Somut olayda davacı 25.1.2003 tarihinde iş kazası geçirmiş, Kurum müfettişlerinin işyeri kayıtları üzerinde yaptığı incelemede sigortalının kaza tarihi olan 2003 yılı 1.ayında 24 günlük brüt kazancının 643.74 TL olduğu saptanmıştır.Hükme esas alınan bilirkişi raporunda ise davacının kaza tarihindeki günlük brüt giydirilmiş ücretini gösterir belge olmadığı gerekçesiyle iş aktinin fesh edildiği 20.6.2005 tarihi itibariyle giydirilmiş brüt günlük ücreti olan 29.98 TL esas alınarak bu tarihteki günlük brüt asgari ücret oranlamasından %84.02 fazla olduğu tesbit olunup bundan sonra yürürlüğe girecek asgari ücretlerde de bu oran üzerinden artırıma gidilerek davacının maddi zararı hesaplanmıştır.

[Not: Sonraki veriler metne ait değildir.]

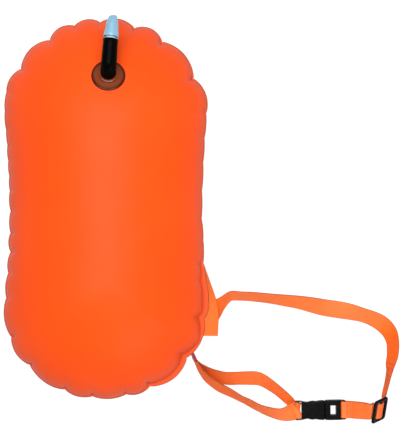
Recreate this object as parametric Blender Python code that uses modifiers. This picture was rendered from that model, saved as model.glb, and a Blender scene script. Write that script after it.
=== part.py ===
"""Open water swim buoy: an inflated pillow-shaped float with an oral valve and a buckled waist belt.

It lies on its back on the floor. +Z is up, +Y points to the float's valve end and +X to the belt.
The origin is the middle of the flat patch that the float rests on. All lengths are in metres.
"""

import math

import bmesh
import bpy
from mathutils import Matrix, Vector
from mathutils.bvhtree import BVHTree

# Float: two sheets welded together round their edge
SEAM_HALF_WIDTH = 0.133
SEAM_HALF_LENGTH = 0.259
TOP_CORNER_RADIUS = 0.125
BOTTOM_CORNER_RADIUS = 0.112
SPINE_HALF_LENGTH = 0.100
PANEL_RISE = 0.0905
SHEET_THICKNESS = 0.0007
WELD_LIP_WIDTH = 0.0065
WAIST_PINCH = 0.0065
WAIST_HALF_LENGTH = 0.140
ANCHOR_PATCH_WIDTH = 0.0050
ANCHOR_PATCH_FROM_END = 0.131
ANCHOR_PATCH_REACH = 0.030
PUCKER_DEPTH = 0.0045
SIDE_PUCKER_DEPTH = 0.0018
PUCKER_COUNT = 36
POINTS_PER_PUCKER = 3
FULLNESS_SHARE = 0.7
PUCKER_REACH_SHARE = 0.72
FRONT_RING_SHARES = (1.0, 0.93, 0.80, 0.63, 0.47, 0.30, 0.14)
BACK_RING_SHARES = (1.0, 0.93, 0.80, 0.63, 0.43, 0.22)
PATCH_CORNER_STEP = 9
PATCH_INSET_SHARE = 0.02

# Clearances
SEAT_GAP = 0.0003
OVERRUN = 0.004
WELD_DISTANCE = 0.000002

# Valve flange and neck
VALVE_X = 0.0108
VALVE_DISTANCE_FROM_END = 0.0837
FLANGE_RADIUS = 0.0226
FLANGE_THICKNESS = 0.0011
FLANGE_RIM_WIDTH = 0.0024
FLANGE_RIM_HEIGHT = 0.0006
FLANGE_DOME_RADIUS = 0.185
NECK_COLLAR_RADIUS = 0.0128
NECK_COLLAR_HEIGHT = 0.0024
NECK_SLEEVE_RADIUS = 0.0080
NECK_SPIGOT_RADIUS = 0.0063
NECK_SPIGOT_HEIGHT = 0.0055
NECK_BORE_RADIUS = 0.0046
NECK_DEPTH = 0.0065

# Inflation tube
TUBE_RADIUS = 0.0097
TUBE_BORE_RADIUS = 0.0068
TUBE_RISE = 0.0060
TUBE_BEND_RADIUS = 0.0140
TUBE_STRAIGHT_LENGTH = 0.0262
TUBE_LEAN_SIDE_DEG = 6.0
TUBE_DROOP_DEG = 6.0
TUBE_STEPS = 9

# Oral valve at the tube's end, along the tube's own axis
BODY_INSERT_LENGTH = 0.0110
BODY_INSERT_RADIUS = 0.0063
BODY_COLLAR_RADIUS = 0.0098
BODY_COLLAR_THICKNESS = 0.0012
BODY_SLEEVE_LENGTH = 0.0075
BODY_BORE_RADIUS = 0.0046
BODY_WEB_THICKNESS = 0.0020
BODY_WEB_BORE_RADIUS = 0.0024
PRESS_TRAVEL = 0.0022
MOUTH_LENGTH = 0.0292
MOUTH_BASE_RADIUS = 0.0100
MOUTH_TIP_RADIUS = 0.0052
MOUTH_SKIRT_DEPTH = 0.0082
MOUTH_BORE_RADIUS = 0.0029
STEM_RADIUS = 0.0014
STEM_HEAD_RADIUS = 0.0047
STEM_HEAD_THICKNESS = 0.0012
VANE_THICKNESS = 0.0009
VANE_LENGTH = 0.0120
SEAL_RADIUS = 0.0053
SEAL_THICKNESS = 0.0010
SPRING_RADIUS = 0.0036
SPRING_WIRE_RADIUS = 0.0004
SPRING_TURNS = 7
SPRING_POINTS_PER_TURN = 10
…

Davacının kaza tarihindeki ücretinin gerek müfettiş raporları gerekse iş yeri kayıtları ile tesbitinin mümkün olmasına rağmen bilirkişi tarafından iş aktinin feshi tarihindeki ücretin esas alınması doğru değildir.Nitekim SGK tarafından iş veren aleyhine açılan rücuen alacak davasında alınan hesap raporunda davacının kaza tarihindeki ücretinin SSK müfettiş raporu eki tutanağında yer alan belgelere göre kaza tarihinde yürürlükte bulunan brüt günlük asgari ücretten %59 oranında fazla olduğu tesbit olunarak hesap yapılmıştır.
Bu durumda yapılacak iş;Davacının 25.1.2003 tarihinde almış olduğu ücrete ilişkin ücret bordroları ve davalı iş verenin ücret ödeme belgeleri getirtilerek bu konudaki müfettiş tutanakları da gözetilerek, davacının kaza tarihindeki fiili ücreti saptanarak bilirkişiden davacının uğramış olduğu maddi zarar konusunda yeniden hesap raporu alınıp oluşacak sonuca göre karar vermektir.
Mahkemece bu maddi ve hukuki olgular gözetilmeksizin yazılı şekilde karar verilmesi usul ve yasaya aykırı olup bozma nedenidir.
O halde tarafların bu yönleri amaçlayan temyiz itirazları kabul edilmeli ve hüküm bozulmalıdır.
SONUÇ: Hükmün yukarıda açıklanan nedenlerle BOZULMASINA, temyiz harcının istek halinde taraflara iadesine, 29.04.2010 gününde oybirliğiyle karar verildi.